PROVIDED DATA:
========
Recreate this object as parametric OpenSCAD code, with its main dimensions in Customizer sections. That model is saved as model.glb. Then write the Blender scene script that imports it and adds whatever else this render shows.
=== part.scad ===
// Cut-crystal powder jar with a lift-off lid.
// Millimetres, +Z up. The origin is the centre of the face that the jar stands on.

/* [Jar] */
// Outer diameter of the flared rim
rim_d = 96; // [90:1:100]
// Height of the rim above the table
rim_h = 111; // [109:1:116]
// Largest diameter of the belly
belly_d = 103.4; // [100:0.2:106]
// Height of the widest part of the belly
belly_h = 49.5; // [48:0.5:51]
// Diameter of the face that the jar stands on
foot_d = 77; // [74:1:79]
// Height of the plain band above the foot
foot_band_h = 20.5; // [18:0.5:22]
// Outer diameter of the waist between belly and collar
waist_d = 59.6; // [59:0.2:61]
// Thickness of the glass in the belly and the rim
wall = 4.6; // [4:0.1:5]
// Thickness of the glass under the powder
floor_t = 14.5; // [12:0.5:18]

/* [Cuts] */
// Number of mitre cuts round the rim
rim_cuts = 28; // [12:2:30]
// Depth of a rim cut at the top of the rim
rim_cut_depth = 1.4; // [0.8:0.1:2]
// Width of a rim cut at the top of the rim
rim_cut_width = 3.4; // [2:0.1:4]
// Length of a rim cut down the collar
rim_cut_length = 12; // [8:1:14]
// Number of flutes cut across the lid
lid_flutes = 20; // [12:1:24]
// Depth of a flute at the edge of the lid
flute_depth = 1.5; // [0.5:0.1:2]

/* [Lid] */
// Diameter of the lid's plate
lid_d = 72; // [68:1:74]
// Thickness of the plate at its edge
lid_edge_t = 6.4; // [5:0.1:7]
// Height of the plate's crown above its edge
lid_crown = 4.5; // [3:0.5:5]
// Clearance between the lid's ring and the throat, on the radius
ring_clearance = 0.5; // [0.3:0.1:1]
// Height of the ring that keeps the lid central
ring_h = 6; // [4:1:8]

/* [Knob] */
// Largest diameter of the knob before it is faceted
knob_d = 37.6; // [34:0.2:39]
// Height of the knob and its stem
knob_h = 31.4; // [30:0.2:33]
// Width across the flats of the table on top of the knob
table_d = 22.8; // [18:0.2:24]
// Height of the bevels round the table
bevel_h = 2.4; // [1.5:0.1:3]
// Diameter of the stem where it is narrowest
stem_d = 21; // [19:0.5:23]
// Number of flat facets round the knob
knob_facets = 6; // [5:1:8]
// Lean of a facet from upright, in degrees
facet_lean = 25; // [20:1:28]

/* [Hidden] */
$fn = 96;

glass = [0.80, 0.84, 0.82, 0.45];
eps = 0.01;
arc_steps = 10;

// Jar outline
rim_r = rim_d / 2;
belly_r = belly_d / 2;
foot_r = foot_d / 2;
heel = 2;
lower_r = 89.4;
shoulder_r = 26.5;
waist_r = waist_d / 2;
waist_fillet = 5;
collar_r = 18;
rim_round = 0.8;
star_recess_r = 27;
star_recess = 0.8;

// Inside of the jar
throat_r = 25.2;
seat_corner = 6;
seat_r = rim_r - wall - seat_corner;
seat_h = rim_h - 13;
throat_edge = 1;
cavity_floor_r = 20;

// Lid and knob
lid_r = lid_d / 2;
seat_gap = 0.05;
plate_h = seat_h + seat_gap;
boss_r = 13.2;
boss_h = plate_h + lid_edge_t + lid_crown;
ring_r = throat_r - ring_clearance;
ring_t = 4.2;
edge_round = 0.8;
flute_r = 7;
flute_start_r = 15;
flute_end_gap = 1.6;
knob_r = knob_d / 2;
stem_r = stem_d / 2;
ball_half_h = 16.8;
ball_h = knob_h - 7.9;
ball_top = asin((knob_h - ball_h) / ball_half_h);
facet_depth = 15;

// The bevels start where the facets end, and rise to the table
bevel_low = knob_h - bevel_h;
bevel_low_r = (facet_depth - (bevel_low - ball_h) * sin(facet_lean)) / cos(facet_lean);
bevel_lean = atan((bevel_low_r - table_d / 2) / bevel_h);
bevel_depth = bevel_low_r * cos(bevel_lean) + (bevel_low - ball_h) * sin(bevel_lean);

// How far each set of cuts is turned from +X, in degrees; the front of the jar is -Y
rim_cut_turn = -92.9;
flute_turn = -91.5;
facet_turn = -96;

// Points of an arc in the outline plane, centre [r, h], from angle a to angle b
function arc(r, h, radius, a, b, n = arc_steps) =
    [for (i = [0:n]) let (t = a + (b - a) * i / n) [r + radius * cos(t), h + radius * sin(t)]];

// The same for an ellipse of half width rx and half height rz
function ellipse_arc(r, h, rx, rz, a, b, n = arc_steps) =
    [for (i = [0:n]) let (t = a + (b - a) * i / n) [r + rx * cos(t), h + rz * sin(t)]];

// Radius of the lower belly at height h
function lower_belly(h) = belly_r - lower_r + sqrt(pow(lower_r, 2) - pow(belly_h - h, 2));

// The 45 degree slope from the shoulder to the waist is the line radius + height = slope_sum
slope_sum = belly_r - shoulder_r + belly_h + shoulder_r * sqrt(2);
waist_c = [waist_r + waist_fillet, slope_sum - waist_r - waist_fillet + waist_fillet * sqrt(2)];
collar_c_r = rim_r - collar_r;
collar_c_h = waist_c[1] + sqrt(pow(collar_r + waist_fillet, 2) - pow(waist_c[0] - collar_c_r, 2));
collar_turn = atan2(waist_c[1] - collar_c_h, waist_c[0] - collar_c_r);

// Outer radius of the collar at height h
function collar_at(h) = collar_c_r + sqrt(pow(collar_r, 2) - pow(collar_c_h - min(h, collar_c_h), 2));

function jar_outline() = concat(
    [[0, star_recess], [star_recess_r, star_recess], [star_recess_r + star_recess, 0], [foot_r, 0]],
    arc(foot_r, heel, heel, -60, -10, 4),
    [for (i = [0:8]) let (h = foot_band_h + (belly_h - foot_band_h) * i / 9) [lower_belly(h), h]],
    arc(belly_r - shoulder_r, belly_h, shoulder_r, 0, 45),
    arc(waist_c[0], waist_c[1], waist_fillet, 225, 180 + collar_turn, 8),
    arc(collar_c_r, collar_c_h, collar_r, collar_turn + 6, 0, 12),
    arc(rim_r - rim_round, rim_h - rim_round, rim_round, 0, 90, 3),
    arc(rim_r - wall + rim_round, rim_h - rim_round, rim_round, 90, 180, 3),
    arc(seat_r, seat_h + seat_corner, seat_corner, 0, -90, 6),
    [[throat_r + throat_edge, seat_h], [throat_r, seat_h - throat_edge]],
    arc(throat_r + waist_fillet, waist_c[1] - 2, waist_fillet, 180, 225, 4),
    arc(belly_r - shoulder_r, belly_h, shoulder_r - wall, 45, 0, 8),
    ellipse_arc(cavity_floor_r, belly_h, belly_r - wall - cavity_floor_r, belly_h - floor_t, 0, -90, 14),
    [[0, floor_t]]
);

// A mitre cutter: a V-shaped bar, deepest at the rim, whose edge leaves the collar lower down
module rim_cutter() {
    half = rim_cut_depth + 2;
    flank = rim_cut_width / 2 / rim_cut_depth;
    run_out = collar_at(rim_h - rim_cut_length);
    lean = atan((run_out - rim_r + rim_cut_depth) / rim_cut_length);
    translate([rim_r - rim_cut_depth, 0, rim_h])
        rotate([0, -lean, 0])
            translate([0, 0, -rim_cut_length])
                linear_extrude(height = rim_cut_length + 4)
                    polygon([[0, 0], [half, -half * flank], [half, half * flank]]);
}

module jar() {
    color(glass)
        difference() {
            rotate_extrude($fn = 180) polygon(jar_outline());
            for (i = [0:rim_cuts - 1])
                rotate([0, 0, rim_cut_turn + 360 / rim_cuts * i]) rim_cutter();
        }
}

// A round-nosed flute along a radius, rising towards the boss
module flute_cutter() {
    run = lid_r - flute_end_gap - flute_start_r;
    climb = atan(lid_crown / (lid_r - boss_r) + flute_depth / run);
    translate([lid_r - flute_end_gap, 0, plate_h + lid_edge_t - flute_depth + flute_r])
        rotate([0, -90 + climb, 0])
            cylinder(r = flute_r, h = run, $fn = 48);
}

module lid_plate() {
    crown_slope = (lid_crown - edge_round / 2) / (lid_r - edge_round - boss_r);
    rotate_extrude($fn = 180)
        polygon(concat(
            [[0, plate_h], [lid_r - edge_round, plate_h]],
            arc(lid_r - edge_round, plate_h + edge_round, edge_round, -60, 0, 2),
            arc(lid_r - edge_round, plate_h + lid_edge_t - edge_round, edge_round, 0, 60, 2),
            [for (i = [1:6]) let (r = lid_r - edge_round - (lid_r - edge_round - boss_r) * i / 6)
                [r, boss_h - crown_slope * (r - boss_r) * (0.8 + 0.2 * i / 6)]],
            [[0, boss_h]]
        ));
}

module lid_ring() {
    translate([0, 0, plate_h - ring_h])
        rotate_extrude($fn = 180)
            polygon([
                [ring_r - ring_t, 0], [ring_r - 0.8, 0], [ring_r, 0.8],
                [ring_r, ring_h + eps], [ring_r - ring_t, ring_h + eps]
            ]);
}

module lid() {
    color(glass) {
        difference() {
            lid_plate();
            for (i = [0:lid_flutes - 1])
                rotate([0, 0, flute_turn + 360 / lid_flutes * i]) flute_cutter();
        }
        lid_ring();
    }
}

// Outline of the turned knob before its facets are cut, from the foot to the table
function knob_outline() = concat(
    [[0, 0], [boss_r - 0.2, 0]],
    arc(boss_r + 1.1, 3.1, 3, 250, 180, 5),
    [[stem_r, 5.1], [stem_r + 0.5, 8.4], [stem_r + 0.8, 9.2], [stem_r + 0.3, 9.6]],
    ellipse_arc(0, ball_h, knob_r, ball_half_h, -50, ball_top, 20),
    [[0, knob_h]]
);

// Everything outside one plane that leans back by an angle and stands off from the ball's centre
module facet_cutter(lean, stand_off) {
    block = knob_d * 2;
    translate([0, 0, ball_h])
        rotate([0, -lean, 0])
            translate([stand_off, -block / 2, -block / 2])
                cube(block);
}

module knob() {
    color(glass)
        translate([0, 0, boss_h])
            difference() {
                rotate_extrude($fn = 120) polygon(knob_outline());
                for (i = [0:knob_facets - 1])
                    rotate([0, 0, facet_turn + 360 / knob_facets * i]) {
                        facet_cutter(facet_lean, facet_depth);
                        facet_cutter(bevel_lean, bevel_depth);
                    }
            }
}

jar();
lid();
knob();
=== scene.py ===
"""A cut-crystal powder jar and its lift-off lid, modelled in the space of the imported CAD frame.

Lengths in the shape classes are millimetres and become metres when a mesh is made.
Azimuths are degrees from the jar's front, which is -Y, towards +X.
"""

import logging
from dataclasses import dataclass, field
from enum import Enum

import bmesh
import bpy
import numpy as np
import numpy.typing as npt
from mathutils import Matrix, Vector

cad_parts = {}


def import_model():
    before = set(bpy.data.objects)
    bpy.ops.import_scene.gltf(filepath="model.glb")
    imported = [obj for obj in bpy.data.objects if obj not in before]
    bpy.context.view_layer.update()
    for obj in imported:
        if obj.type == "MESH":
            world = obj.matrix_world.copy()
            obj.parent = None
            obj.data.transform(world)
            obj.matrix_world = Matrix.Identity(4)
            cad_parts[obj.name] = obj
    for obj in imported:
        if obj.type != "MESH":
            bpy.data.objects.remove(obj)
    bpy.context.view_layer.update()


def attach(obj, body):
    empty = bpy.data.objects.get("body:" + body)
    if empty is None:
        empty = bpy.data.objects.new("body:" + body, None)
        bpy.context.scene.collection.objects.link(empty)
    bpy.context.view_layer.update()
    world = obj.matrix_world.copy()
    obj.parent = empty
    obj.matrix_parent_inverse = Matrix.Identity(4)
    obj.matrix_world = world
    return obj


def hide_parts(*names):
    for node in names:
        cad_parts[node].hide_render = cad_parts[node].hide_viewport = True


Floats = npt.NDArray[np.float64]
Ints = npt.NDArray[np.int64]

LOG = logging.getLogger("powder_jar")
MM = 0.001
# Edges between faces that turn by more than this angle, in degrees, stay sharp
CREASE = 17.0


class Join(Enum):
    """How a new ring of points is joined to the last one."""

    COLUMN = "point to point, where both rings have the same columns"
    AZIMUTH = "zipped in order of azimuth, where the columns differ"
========
SET PROBLEM: Give back exactly the material above from its opening line to the line bearing "jar stands on.".

COMPLETE RESPONSE:
Recreate this object as parametric OpenSCAD code, with its main dimensions in Customizer sections. That model is saved as model.glb. Then write the Blender scene script that imports it and adds whatever else this render shows.
=== part.scad ===
// Cut-crystal powder jar with a lift-off lid.
// Millimetres, +Z up. The origin is the centre of the face that the jar stands on.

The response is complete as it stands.